In this case, we need not reach the question whether a defendant who makes a Code of Civil Procedure section 998 offer may have a duty voluntarily to disclose assets to a plaintiff to show the 998 offer is in good faith. (See Elrod v. Oregon Cummins Diesel, Inc., supra, 195 Cal.App.3d at pp. 699-700.)
Plaintiffs' incentive to reject a policy limits offer is great in cases, such as this one, where the amount of prejudgment interest may exceed the policy limits.

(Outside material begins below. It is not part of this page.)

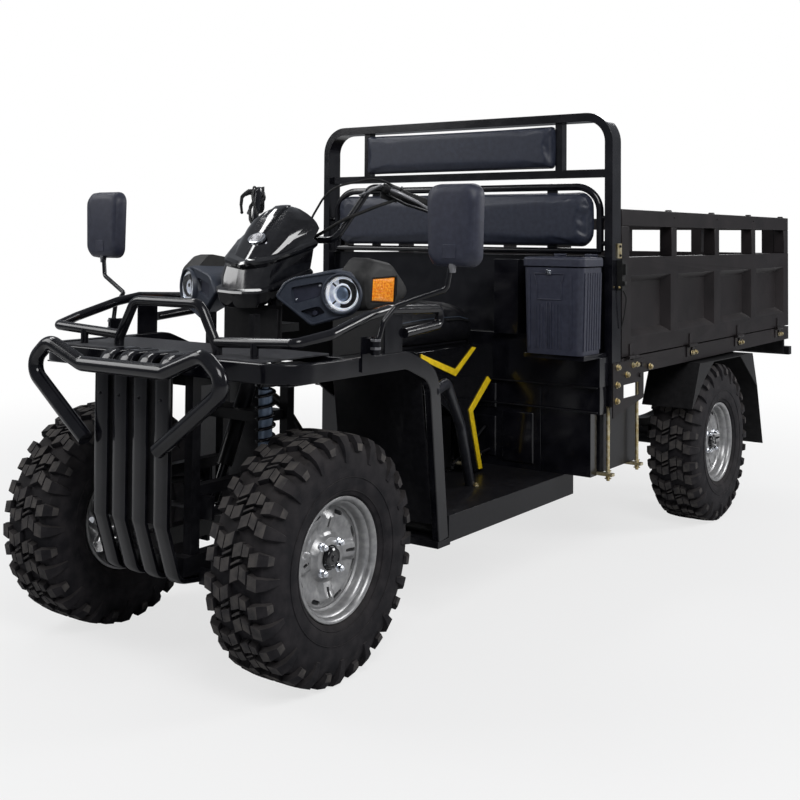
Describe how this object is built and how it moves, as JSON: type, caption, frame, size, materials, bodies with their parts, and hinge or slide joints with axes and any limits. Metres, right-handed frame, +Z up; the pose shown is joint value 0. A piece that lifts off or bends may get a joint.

Finally, under the State Farm policy, the insurer can always cut off its obligation to pay prejudgment interest by depositing the policy limits in court pursuant to Code of Civil Procedure section 572 (See fn. 2, ante.) However, this procedure involves the filing of a declaratory relief action separate from the tort action. We think this procedure would be routinely used by insurers who would often be in doubt as to whether their policy limits offer was sufficiently in good faith to stop the running of prejudgment interest. We are not in favor of encouraging these additional lawsuits without good reason.
We therefore conclude State Farm did not have to show its policy limits settlement offer stood a reasonable possibility of acceptance. Rather, the offer cut off State Farm's obligation to pay prejudgment interest.
DISPOSITION
The judgment is affirmed.Marler, J., and Deegan, J., concurred.
Assigned by the Chairperson of the Judicial Council.